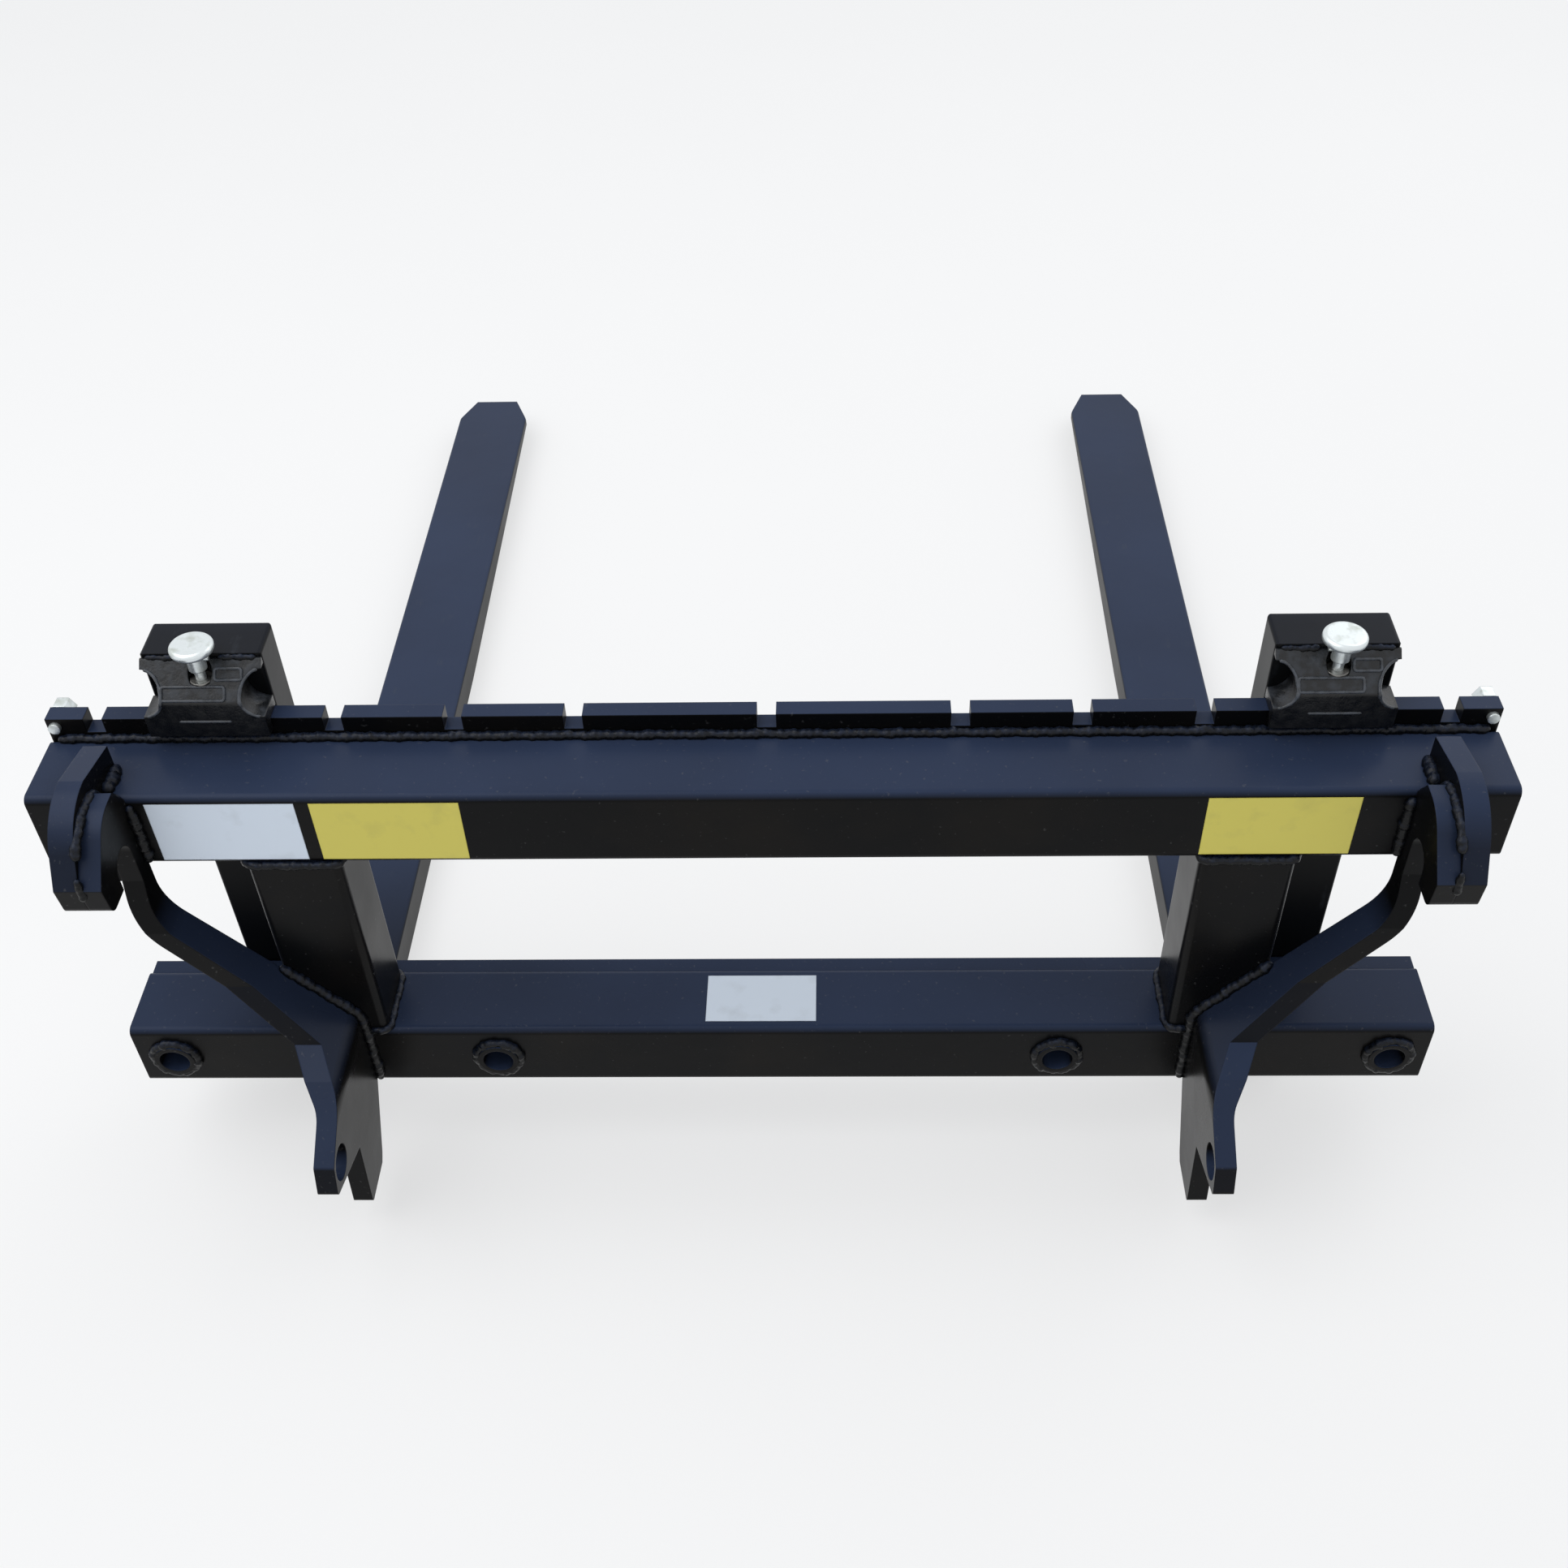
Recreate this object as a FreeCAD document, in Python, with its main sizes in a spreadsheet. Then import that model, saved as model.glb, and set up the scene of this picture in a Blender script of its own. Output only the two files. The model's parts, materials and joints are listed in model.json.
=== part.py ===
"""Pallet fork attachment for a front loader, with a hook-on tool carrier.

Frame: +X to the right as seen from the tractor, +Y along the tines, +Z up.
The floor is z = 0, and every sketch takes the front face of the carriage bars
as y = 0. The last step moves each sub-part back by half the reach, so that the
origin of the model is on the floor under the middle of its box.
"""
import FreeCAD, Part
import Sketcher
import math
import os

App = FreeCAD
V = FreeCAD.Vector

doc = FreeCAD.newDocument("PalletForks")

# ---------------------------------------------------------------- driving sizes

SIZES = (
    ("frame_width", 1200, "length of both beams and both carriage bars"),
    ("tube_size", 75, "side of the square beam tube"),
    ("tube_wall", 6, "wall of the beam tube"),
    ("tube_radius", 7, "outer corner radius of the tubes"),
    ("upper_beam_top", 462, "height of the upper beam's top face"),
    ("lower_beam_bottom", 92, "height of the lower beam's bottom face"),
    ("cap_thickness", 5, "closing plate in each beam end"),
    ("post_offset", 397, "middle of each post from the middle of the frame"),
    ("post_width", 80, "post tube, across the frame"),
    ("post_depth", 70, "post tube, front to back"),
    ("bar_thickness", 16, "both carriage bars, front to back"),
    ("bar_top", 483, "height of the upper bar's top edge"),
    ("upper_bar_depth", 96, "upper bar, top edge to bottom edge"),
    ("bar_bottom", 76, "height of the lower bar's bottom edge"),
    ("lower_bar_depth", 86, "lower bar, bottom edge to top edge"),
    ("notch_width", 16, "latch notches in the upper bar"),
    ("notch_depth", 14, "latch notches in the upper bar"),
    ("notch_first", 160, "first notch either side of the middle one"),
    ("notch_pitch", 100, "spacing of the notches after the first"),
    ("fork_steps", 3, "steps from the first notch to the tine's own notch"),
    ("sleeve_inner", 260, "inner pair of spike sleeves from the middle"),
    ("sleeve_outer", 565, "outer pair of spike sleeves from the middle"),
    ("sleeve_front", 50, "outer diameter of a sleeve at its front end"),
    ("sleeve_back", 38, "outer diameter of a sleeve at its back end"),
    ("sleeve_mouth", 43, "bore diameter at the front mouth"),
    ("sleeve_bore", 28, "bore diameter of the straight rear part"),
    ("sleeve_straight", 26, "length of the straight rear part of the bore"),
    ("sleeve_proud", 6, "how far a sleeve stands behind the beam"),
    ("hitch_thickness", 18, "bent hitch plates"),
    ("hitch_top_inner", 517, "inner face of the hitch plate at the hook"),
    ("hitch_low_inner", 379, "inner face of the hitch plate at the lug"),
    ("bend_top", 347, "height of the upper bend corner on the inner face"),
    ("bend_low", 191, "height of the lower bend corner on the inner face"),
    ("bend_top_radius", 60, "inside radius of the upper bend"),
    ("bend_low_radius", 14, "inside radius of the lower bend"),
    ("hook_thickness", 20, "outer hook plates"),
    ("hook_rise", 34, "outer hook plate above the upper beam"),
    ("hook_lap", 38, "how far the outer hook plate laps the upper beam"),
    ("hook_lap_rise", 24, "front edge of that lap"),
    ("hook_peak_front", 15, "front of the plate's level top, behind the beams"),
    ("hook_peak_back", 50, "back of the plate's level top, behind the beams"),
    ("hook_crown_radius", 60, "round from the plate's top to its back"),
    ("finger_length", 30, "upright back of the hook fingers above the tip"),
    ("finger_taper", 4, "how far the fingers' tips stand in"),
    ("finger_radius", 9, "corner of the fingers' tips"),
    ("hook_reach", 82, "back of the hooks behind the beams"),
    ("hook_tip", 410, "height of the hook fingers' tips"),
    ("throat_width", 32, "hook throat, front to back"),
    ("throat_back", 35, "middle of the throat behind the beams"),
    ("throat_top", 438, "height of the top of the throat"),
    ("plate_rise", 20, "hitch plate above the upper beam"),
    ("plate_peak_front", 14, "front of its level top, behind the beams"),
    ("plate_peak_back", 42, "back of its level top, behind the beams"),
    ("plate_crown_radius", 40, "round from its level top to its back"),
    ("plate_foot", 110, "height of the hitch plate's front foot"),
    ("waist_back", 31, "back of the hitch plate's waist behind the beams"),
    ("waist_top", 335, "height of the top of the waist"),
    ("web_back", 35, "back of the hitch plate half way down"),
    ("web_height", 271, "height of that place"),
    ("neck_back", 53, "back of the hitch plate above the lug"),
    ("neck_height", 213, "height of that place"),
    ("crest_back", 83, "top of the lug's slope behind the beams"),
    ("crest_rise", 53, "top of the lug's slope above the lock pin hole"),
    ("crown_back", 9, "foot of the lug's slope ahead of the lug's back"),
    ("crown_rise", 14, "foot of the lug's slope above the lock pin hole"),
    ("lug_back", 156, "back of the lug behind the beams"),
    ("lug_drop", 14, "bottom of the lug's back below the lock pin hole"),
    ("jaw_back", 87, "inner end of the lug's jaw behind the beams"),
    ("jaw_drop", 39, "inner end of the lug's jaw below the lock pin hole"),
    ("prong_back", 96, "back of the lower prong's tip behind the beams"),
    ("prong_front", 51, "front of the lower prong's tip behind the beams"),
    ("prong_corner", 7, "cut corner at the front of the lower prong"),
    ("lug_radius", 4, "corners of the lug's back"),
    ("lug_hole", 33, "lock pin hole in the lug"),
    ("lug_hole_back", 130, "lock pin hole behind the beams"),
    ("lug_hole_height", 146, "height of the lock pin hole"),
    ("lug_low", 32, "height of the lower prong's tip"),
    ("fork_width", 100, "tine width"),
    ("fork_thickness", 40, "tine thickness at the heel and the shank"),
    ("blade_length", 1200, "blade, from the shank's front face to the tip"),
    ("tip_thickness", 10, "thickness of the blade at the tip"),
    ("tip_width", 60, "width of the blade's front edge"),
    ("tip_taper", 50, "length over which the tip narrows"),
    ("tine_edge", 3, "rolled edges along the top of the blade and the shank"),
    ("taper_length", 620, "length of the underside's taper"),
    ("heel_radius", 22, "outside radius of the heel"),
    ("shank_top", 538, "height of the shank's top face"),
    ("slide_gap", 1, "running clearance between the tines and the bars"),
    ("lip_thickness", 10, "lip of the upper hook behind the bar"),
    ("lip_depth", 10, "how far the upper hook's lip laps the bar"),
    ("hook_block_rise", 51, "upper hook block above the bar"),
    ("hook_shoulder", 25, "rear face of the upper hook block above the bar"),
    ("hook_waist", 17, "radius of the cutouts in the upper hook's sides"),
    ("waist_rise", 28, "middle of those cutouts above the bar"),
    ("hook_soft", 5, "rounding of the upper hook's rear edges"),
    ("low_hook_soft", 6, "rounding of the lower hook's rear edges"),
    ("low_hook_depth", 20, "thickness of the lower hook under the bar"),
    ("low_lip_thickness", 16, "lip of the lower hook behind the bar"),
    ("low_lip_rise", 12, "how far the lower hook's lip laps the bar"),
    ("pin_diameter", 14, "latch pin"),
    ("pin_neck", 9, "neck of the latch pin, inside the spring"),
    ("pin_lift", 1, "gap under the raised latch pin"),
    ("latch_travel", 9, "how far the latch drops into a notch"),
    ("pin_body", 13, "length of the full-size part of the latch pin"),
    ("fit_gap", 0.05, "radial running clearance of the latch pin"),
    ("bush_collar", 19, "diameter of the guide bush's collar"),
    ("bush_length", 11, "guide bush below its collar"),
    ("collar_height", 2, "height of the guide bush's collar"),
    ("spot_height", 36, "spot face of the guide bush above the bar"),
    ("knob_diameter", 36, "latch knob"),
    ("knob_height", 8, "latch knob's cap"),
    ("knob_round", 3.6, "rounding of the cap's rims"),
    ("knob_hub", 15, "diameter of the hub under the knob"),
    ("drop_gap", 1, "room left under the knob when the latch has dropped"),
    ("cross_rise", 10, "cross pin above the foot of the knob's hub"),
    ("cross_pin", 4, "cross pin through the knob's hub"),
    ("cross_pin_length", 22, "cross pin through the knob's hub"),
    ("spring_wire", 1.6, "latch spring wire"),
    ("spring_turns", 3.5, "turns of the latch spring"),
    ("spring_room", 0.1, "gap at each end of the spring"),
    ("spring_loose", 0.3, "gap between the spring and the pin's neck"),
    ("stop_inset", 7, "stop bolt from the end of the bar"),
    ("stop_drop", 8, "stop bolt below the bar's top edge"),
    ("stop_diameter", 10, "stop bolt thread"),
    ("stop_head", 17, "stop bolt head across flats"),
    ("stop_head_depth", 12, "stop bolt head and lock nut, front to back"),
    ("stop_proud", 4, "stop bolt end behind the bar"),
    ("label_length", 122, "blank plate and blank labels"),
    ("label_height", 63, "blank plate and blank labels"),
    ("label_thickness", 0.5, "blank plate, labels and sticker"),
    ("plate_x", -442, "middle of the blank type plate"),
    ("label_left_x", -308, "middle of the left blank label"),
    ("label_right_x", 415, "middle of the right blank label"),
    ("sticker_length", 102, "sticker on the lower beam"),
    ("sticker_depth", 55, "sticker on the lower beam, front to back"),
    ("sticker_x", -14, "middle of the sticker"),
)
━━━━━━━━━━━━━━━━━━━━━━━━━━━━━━
REQUIREMENTS | Extract the lines above, from the first one through the one containing "hook-on tool carrier.", and return only those, unchanged.

OUTPUT OF THE EXERCISE |
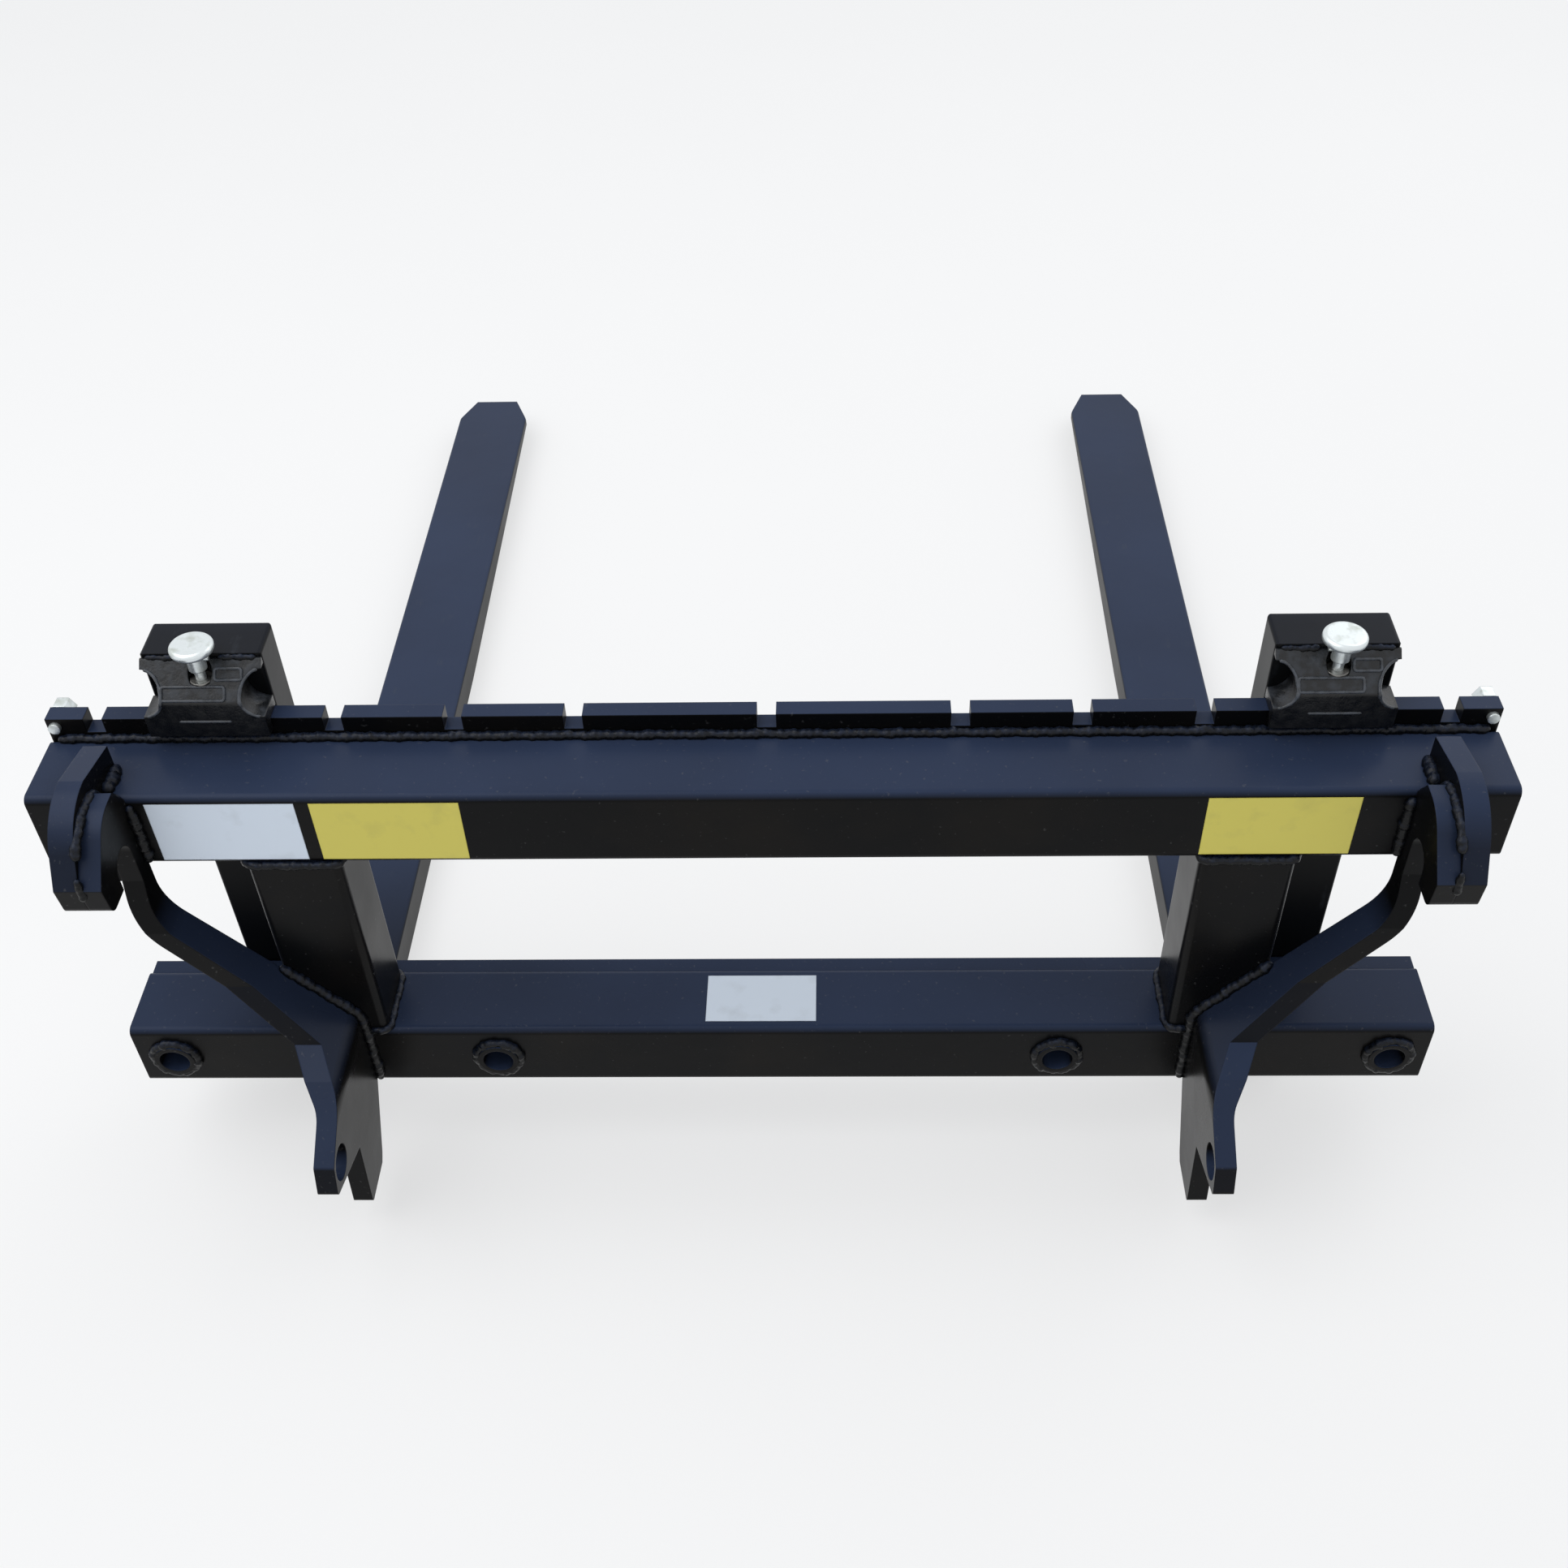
Recreate this object as a FreeCAD document, in Python, with its main sizes in a spreadsheet. Then import that model, saved as model.glb, and set up the scene of this picture in a Blender script of its own. Output only the two files. The model's parts, materials and joints are listed in model.json.
=== part.py ===
"""Pallet fork attachment for a front loader, with a hook-on tool carrier.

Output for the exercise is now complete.